Alternative Finanzierungsformen
Crowdfunding
Die Schweiz hat eine wachsende Crowdfunding-Szene. Plattformen wie wemakeit oder Raizers ermöglichen die Finanzierung von Projekten durch eine Vielzahl kleiner Investoren.Laut Crowdfunding Monitoring Schweiz 2023 wurden über 660 Mio. CHF über Crowdfunding-Plattformen finanziert – ein Rekordwert. (hslu.ch)
Leasing und Factoring
Leasing eignet sich besonders für Maschinen, Fahrzeuge oder IT-Infrastruktur
Factoring verbessert die Liquidität, indem offene Rechnungen sofort von einem Dienstleister bezahlt werden
Förderprogramme und staatliche Unterstützung
Innosuisse unterstützt Innovationsprojekte und bietet Coaching für Startups
Kantonal gibt es Programme zur Standortförderung, etwa zinsgünstige Darlehen oder Bürgschaften
Bürgschaftsgenossenschaften wie BG Mitte oder BG Ost helfen KMU ohne ausreichende Sicherheiten, Bankkredite zu erhalten
Finanzierung in der Praxis – Beispiele
Ein IT-Startup in Zürich erhielt 2023 eine Finanzierung von 250’000 CHF durch Business Angels, kombiniert mit einem Innovationskredit der Zürcher Kantonalbank
Ein Produktionsbetrieb in Aargau finanzierte seine neue Maschine über Leasing, wodurch keine Liquidität gebunden wurde
Ein Jungunternehmen im Bereich Nachhaltigkeit sammelte über 500’000 CHF auf wemakeit für die Markteinführung seines Produkts
Herausforderungen für Schweizer KMU
Komplexität der Finanzierungsmöglichkeiten
Hohes Zinsniveau belastet Investitionsentscheidungen
Strenge Anforderungen der Banken an Sicherheiten
Grosse Unterschiede je nach Branche und Standort
Empfehlungen für KMU
Frühzeitig Finanzierungsmöglichkeiten prüfen und kombinieren
Businessplan und Finanzplanung sorgfältig vorbereiten
Alternative Modelle wie Crowdfunding oder Bürgschaften prüfen
Förderprogramme von Innosuisse oder kantonalen Stellen nutzen
Investoren gezielt ansprechen, die nicht nur Kapital, sondern auch Know-how einbringen
Fazit
Die Finanzierung von KMU in der Schweiz ist vielfältig, aber herausfordernd.
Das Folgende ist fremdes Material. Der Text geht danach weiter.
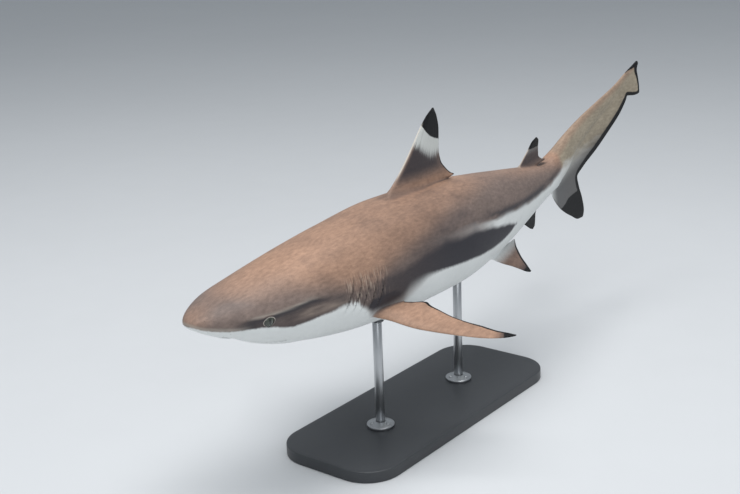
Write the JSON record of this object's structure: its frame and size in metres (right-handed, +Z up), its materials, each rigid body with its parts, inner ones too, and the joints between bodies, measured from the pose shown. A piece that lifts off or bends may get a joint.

Klassische Bankkredite bleiben zentral, doch alternative Modelle wie Crowdfunding, Leasing, Factoring und staatliche Förderungen gewinnen an Bedeutung. KMU, die sich frühzeitig mit den verschiedenen Optionen befassen und eine klare Finanzstrategie entwickeln, verschaffen sich entscheidende Vorteile.